Kenapa, apa karena banyaknya masyarakat muslim di Indonesia, sehingga kalau kita lihat, terutama di desa desa terpencil sangat langka sekali. Maka, atau kebaikan lembaga-lembaga tertentu, mengirimkan dai ke pelosok (walau tidak ada dana sedikit pun), lah pemerintah harus hadir di sini.
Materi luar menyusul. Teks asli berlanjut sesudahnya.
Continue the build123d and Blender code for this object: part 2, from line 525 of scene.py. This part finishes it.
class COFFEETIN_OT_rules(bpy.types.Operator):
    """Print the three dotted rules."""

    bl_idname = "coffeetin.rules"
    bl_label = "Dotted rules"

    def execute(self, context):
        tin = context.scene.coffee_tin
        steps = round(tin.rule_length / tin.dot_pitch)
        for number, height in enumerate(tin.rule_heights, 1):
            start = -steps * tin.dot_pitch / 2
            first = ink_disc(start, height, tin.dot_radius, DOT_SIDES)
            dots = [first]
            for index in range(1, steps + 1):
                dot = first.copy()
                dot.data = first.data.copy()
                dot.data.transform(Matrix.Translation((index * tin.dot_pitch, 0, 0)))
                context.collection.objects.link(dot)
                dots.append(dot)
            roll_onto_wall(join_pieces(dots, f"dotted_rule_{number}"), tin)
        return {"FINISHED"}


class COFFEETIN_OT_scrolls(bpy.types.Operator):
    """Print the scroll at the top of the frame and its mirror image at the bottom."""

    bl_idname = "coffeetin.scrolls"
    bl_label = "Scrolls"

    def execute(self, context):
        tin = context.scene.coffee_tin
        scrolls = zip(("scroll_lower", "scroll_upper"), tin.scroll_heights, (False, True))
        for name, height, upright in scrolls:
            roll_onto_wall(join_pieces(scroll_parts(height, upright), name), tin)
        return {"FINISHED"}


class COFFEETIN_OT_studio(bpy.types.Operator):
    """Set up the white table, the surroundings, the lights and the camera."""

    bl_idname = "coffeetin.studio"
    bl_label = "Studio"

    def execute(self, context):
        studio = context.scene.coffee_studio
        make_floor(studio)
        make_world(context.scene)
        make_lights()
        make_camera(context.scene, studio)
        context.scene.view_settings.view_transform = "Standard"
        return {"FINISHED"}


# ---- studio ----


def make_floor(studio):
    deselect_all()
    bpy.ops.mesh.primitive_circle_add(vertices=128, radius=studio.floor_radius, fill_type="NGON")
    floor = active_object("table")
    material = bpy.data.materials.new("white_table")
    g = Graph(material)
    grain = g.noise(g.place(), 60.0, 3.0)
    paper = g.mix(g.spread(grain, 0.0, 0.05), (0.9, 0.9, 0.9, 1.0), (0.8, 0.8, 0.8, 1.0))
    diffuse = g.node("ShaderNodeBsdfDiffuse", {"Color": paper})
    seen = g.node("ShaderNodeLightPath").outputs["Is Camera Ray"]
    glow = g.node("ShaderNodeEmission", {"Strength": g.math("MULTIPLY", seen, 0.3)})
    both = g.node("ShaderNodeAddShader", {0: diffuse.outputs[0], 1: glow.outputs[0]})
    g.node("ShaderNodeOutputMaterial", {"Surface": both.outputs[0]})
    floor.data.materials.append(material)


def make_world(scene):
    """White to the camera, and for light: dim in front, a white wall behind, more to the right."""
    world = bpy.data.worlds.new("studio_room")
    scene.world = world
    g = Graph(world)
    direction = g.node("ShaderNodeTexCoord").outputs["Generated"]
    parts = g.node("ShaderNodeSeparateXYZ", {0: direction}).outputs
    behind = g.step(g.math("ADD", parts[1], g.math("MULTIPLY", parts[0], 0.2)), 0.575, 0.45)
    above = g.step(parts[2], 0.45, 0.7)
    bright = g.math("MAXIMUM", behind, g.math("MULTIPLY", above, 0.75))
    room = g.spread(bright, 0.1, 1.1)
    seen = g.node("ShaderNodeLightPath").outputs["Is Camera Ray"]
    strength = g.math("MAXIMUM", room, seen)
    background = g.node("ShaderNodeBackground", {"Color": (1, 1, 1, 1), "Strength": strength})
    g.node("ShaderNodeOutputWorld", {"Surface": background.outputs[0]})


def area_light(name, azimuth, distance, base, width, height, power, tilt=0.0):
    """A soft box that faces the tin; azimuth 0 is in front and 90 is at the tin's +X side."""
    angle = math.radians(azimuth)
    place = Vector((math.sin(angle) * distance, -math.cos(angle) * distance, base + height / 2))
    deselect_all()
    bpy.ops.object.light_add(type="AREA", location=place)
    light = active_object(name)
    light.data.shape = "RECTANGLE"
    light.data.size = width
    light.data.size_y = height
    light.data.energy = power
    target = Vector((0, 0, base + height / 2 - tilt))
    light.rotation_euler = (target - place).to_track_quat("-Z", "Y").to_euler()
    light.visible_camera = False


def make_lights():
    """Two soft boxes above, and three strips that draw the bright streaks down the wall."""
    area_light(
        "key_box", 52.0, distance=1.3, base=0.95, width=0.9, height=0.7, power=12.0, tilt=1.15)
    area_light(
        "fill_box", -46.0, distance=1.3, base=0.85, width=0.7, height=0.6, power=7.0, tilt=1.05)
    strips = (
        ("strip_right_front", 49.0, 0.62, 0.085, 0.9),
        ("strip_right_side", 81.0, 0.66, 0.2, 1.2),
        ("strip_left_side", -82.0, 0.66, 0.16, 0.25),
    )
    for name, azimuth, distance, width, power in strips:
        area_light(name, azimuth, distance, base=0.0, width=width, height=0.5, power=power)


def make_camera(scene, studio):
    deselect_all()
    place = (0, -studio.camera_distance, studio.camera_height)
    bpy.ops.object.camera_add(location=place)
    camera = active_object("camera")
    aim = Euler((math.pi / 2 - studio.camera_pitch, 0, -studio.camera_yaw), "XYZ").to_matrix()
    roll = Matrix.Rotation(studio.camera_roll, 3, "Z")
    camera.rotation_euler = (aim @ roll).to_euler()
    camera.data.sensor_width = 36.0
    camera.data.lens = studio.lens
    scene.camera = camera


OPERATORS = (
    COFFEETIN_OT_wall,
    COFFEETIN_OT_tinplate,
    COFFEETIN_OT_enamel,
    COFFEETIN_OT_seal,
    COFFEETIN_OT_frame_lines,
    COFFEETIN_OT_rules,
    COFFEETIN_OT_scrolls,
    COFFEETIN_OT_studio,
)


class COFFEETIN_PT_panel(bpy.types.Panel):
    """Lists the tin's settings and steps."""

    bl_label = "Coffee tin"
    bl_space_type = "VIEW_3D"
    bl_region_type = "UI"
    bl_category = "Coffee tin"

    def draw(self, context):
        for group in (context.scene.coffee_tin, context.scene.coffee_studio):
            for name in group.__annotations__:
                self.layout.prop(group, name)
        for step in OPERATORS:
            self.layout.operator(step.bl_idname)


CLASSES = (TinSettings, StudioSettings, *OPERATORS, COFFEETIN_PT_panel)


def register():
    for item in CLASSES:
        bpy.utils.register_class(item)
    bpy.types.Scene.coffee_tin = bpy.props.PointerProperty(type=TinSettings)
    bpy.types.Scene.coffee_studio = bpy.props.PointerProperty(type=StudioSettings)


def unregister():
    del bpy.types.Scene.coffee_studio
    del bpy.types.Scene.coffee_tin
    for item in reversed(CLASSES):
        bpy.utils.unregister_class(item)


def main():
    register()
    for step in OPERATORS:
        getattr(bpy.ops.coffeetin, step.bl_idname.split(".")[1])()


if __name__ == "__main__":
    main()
Keempat, dakwah di media sosial memerlukan etika khusus. Logika algoritma sering mendorong munculnya konten yang cepat, provokatif, atau kontroversial. Tanpa kesadaran etis, dakwah dapat terjebak dalam pola pencarian perhatian semata. Oleh karena itu, perlu ada kode etik dakwah digital yang mencakup kehati-hatian dalam memilih topik, pengendalian gaya penyampaian, serta komitmen menjaga kehormatan mimbar dakwah dari unsur-unsur hiburan yang berlebihan. Sering kali ada tagar # atau tulisan fyp walau tidak beretika.
Kelima, kualitas dakwah juga bergantung pada literasi publik. Jamaah perlu dibimbing untuk memahami perbedaan antara ilmu dan hiburan, antara viral dan benar. Ketika selera publik hanya tertarik pada konten sensasional, ruang dakwah akan semakin jauh dari esensi keilmuan. Peningkatan literasi umat menjadi bagian penting agar dakwah dapat berkembang secara sehat.
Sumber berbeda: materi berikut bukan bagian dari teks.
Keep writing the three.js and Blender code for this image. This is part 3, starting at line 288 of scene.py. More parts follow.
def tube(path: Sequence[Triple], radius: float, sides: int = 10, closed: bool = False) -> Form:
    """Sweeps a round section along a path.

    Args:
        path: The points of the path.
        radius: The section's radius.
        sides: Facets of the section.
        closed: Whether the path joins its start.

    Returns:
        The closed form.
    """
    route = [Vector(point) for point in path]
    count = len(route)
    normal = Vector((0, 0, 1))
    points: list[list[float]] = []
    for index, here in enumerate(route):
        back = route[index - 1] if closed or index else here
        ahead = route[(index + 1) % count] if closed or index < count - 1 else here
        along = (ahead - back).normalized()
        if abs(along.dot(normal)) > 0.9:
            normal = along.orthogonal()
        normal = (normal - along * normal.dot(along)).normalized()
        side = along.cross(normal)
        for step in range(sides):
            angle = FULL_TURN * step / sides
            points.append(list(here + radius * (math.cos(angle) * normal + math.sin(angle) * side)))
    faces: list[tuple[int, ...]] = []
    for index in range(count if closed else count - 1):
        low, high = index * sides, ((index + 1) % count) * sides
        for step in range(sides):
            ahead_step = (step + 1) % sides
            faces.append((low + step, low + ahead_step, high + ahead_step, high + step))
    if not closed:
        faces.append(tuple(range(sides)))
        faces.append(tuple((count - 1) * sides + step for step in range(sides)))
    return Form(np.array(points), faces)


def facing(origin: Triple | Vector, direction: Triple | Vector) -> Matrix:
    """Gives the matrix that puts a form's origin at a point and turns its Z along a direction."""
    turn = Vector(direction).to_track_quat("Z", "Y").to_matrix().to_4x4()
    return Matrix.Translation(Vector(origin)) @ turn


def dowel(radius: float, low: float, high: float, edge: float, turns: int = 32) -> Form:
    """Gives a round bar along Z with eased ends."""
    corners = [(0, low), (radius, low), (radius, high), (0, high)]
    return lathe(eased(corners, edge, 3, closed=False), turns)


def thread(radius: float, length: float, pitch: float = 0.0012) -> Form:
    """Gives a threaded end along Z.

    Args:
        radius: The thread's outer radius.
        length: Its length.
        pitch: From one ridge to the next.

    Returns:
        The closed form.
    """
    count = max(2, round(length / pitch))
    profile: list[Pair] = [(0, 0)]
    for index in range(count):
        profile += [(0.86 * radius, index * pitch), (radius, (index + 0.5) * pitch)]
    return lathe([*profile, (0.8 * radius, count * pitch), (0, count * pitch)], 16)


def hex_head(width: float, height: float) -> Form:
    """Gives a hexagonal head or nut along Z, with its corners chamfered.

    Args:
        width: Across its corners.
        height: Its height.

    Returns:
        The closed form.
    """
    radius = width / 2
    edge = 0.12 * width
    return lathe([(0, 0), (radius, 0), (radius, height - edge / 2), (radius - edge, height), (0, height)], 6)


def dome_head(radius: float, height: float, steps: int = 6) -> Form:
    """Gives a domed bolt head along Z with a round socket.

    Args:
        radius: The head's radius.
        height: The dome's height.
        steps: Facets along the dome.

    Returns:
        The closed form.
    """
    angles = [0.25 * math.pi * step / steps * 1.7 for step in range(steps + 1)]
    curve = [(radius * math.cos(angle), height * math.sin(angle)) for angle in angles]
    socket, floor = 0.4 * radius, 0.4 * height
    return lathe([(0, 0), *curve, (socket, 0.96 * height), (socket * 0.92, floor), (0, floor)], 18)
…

Aha. Maka, kolaborasi antara generasi menjadi kunci. Dai senior menawarkan keluasan ilmu dan kebijaksanaan, sementara dai muda membawa kreativitas dan kemampuan adaptasi terhadap perkembangan zaman. Sinergi keduanya dapat menghasilkan wajah dakwah yang lebih matang, relevan, dan tetap berakar pada nilai-nilai Islam yang autentik. Dan, penting juga menghindari pertengkaran antar dai di medsos🤣🤣🤣.
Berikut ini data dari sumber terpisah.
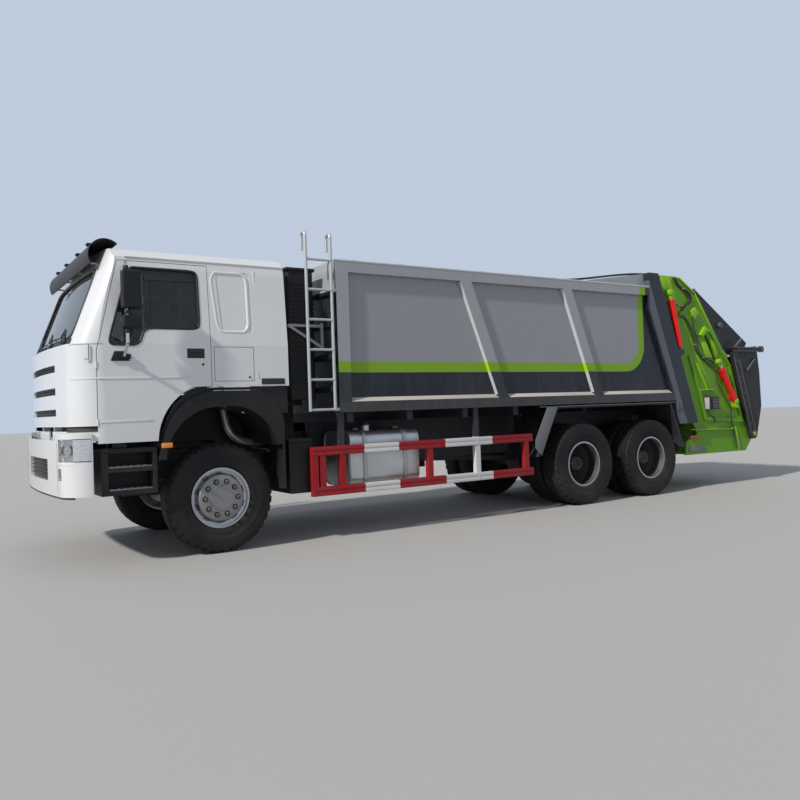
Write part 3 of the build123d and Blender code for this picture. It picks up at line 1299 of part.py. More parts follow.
# Packer carriage: a slanted panel inside the tailgate, its pins in the plates' slots, rods and eyes outside
panel_half = tailgate_half - 100
sweep_pivot = from_hinge(1340, 1270)
sweep_pin_radius = 25
carriage_top = from_hinge(980, 665)
carriage_thick = 100
carriage_lug_rows = ((panel_half - 32, panel_half), (340, 372))
carriage_run = Vector(carriage_top[0] - sweep_pivot[0], 0, carriage_top[1] - sweep_pivot[1])
carriage_length = carriage_run.length
carriage_run = carriage_run.normalized()


def leaning_panel(foot, run, start, end, thick, y0, y1, mode=Mode.ADD):
    """A flat panel across the truck: it runs from start to end along a run that begins at foot."""
    with BuildSketch(Plane(origin=along(foot, run, start, (y0 + y1) / 2), x_dir=(0, 1, 0),
                           z_dir=run)) as face:
        Rectangle(abs(y1 - y0), thick)
    extrude(face.sketch, amount=end - start, mode=mode)


with BuildPart() as carriage:
    leaning_panel(sweep_pivot, carriage_run, 75, carriage_length, carriage_thick, -panel_half, panel_half)
    for side in (1, -1):
        for lug_low, lug_high in carriage_lug_rows:
            rod_y(*sweep_pivot, 50, side * lug_low, side * lug_high)
            leaning_panel(sweep_pivot, carriage_run, 0, 80, 90, side * lug_low, side * lug_high)
        rod_y(*carriage_pin, carriage_pin_radius, side * panel_half, side * (packer_y + 35))
        rod_y(*carriage_pin, 60, side * (panel_half - 32), side * panel_half)
        rod_y(*carriage_pin, 42, side * (packer_y - 30), side * (packer_y + 30))
        rod_between(along(packer_foot, packer_run, 60, side * packer_y),
                    along(carriage_pin, packer_run, -10, side * packer_y), 24)
        rod_between(along(packer_foot, packer_run, 60, side * packer_y),
                    along(packer_foot, packer_run, 110, side * packer_y), cylinder_bore - turning_gap)
    rod_y(*sweep_pivot, sweep_pin_radius, -panel_half, panel_half)
save(carriage.part, "packer_carriage")

# Sweep panel: hangs from the carriage's pin and swings through the trough
sweep_length = 950
sweep_thick = 60
sweep_hub_radius = 52
lug_clear = 6
sweep_outer_row = (carriage_lug_rows[1][1] + lug_clear, carriage_lug_rows[0][0] - lug_clear)
sweep_middle = carriage_lug_rows[1][0] - lug_clear
sweep_hub_rows = ((-sweep_outer_row[1], -sweep_outer_row[0]), (-sweep_middle, sweep_middle), sweep_outer_row)
hang = Vector(0, 0, -1)
with BuildPart() as sweep_panel:
    leaning_panel(sweep_pivot, hang, 65, sweep_length, sweep_thick, -panel_half + 5, panel_half - 5)
    for row_low, row_high in sweep_hub_rows:
        rod_y(*sweep_pivot, sweep_hub_radius, row_low, row_high)
        leaning_panel(sweep_pivot, hang, 0, 70, sweep_thick, row_low, row_high)
    outline(side_plane(panel_half - 5), ((sweep_pivot[0] - 28, sweep_pivot[1] - sweep_length + 120),
                                         (sweep_pivot[0] - 110, sweep_pivot[1] - sweep_length),
                                         (sweep_pivot[0] + 30,
                                          sweep_pivot[1] - sweep_length)), 2 * panel_half - 10)
    rod_y(*sweep_pivot, sweep_pin_radius + turning_gap, -panel_half, panel_half, mode=Mode.SUBTRACT)
save(sweep_panel.part, "sweep_panel")

# Hopper cover: a slanted panel with side cheeks, hinged on the tailgate's shoulder
cover_half = tailgate_half - 50
cover_thick = 40
cover_cheek = 20
cover_end = from_hinge(2200, 920)
cover_run = Vector(cover_end[0] - cover_pin[0], 0, cover_end[1] - cover_pin[1])
cover_length = cover_run.length
cover_run = cover_run.normalized()
cover_hub_radius = 28
cover_hub_length = 36
cover_hub_rows = tuple((face + step * 2, face + step * (cover_hub_length + 2)) for row in cover_lug_rows
                       for face, step in ((row[1], 1), (row[0], -1)))
with BuildPart() as cover:
    leaning_panel(cover_pin, cover_run, 45, cover_length, cover_thick, -cover_half, cover_half)
    for side in (1, -1):
        for hub_low, hub_high in cover_hub_rows:
            rod_y(*cover_pin, cover_hub_radius, side * hub_low, side * hub_high)
            leaning_panel(cover_pin, cover_run, 0, 60, 36, side * hub_low, side * hub_high)
            rod_y(*cover_pin, cover_pin_radius + turning_gap, side * hub_low, side * hub_high,
                  mode=Mode.SUBTRACT)
        outline(side_plane(max(side * cover_half, side * (cover_half - cover_cheek))),
                (along(cover_pin, cover_run, 46, 0)[::2], along(cover_pin, cover_run, cover_length - 1,
                                                                0)[::2],
                 from_hinge(2180, 960), from_hinge(1780, 1110), from_hinge(1590, 1080),
                 from_hinge(1460, 880), from_hinge(1150, 470), from_hinge(990, 210)), cover_cheek)
save(cover.part, "hopper_cover")

# Bin loader: two posts with cheeks that turn on the tailgate's lower lugs, a back panel and two end bosses
loader_inner = tailgate_half + 15
loader_plate = 20
loader_outer = loader_inner + 60
loader_top = from_hinge(1710, 1060)
loader_rear_x = -overall_length / 2
loader_run = Vector(loader_top[0] - loader_pivot[0], 0, loader_top[1] - loader_pivot[1])
loader_length = loader_run.length
loader_run = loader_run.normalized()
loader_back = (from_hinge(2370, 1090), from_hinge(2410, 1370), from_hinge(2430, 1930),
               from_hinge(2320, 2290))
with BuildPart() as loader:
    for side in (1, -1):
        outline(side_plane(max(side * loader_inner, side * (loader_inner + loader_plate))),
                (from_hinge(1710, 1020), from_hinge(2350, 960), *loader_back,
                 from_hinge(2290, 2390), from_hinge(2090, 2420)), loader_plate)
        leaning_panel(loader_pivot, loader_run, 0, loader_length, 140, side * loader_inner,
                      side * loader_outer)
        rod_y(*loader_pivot, 80, side * loader_inner, side * (loader_outer + 10))
        rod_y(*loader_pivot, loader_pin_radius, side * (plate_inner - 6), side * loader_inner)
        block(loader_top[0] - 60, loader_rear_x + 60, side * loader_inner, side * loader_outer,
              loader_top[1] + 10,
              loader_top[1] + 70)
        rod_y(loader_rear_x + 50, loader_top[1] + 50, 50, side * loader_inner, side * loader_outer)
    outline(side_plane(loader_inner), (*loader_back, *((x + 30, z) for x, z in reversed(loader_back))),
            2 * loader_inner)
save(loader.part, "folding_loader")

# Tail boxes: the lamp and switch boxes on the tailgate's side plates
box_front_x, box_low_z = from_hinge(990, 1950)
box_rear_x, box_high_z = from_hinge(1230, 1765)
box_depth = 95
with BuildPart() as tail_boxes:
    for side in (1, -1):
        block(box_rear_x, box_front_x, side * tailgate_half, side * (tailgate_half + box_depth), box_low_z,
              box_high_z)
save(tail_boxes.part, "tail_boxes")
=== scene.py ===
"""Finish of the garbage truck: paint, rubber, glass, lamps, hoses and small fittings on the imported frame."""

import math

import bpy
from mathutils import Matrix, Vector


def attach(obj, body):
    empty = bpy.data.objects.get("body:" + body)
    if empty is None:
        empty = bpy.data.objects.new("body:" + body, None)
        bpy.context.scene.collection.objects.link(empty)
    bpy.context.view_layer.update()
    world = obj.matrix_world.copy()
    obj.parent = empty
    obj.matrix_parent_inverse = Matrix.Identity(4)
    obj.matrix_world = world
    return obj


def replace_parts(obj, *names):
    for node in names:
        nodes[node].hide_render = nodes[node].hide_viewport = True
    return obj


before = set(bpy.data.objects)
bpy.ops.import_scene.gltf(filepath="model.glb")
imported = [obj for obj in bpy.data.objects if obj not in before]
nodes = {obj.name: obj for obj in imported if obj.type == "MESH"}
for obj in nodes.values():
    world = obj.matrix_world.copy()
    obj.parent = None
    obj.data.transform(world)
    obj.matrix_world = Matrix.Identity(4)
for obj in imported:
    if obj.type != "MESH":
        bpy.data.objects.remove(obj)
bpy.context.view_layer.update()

# Camera, floor and light
# The camera stands at eye height to the left of the truck's nose, as in the photograph. The floor is a wide
# pale disc under a pale blue backdrop, lit by a soft sun from ahead of the truck and by an even sky.
bpy.ops.object.camera_add(location=(6.5102, 8.5129, 1.365), rotation=(1.58181, 0.034325, 2.564872))
camera = bpy.context.object
camera.data.lens = 34.71
camera.data.sensor_width = 36
camera.data.clip_end = 400
bpy.context.scene.camera = camera
bpy.context.scene.view_settings.view_transform = "Standard"


def feed(node, inputs):
    """Sets a shader node's inputs to numbers or colours, or links them to other nodes' sockets."""
    for label, value in inputs.items():
        if isinstance(value, bpy.types.NodeSocket):
            node.id_data.links.new(value, node.inputs[label])
        else:
            node.inputs[label].default_value = value


def node_of(tree, kind, inputs=None, **settings):
    """A new shader node with its settings made and its inputs fed."""
    node = tree.nodes.new(f"ShaderNode{kind}")
    for label, value in settings.items():
        setattr(node, label, value)
    feed(node, inputs or {})
    return node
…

Fenomena dai muda seharusnya tidak dilihat sebagai ancaman, tetapi sebagai peluang besar bagi kebangkitan dakwah. Meski demikian, dakwah tetap merupakan amanah yang menuntut integritas, kedalaman ilmu, dan kedewasaan etika. Tanpa itu semua, dakwah hanya akan menjadi konten yang berlalu bersama arus viralitas, bukan cahaya yang membimbing umat. Semoga dakwah di era digital tetap menjadi jalan kebaikan yang memuliakan agama dan masyarakat.
Yah! Menurut jenengan bagimana yuk berbagi!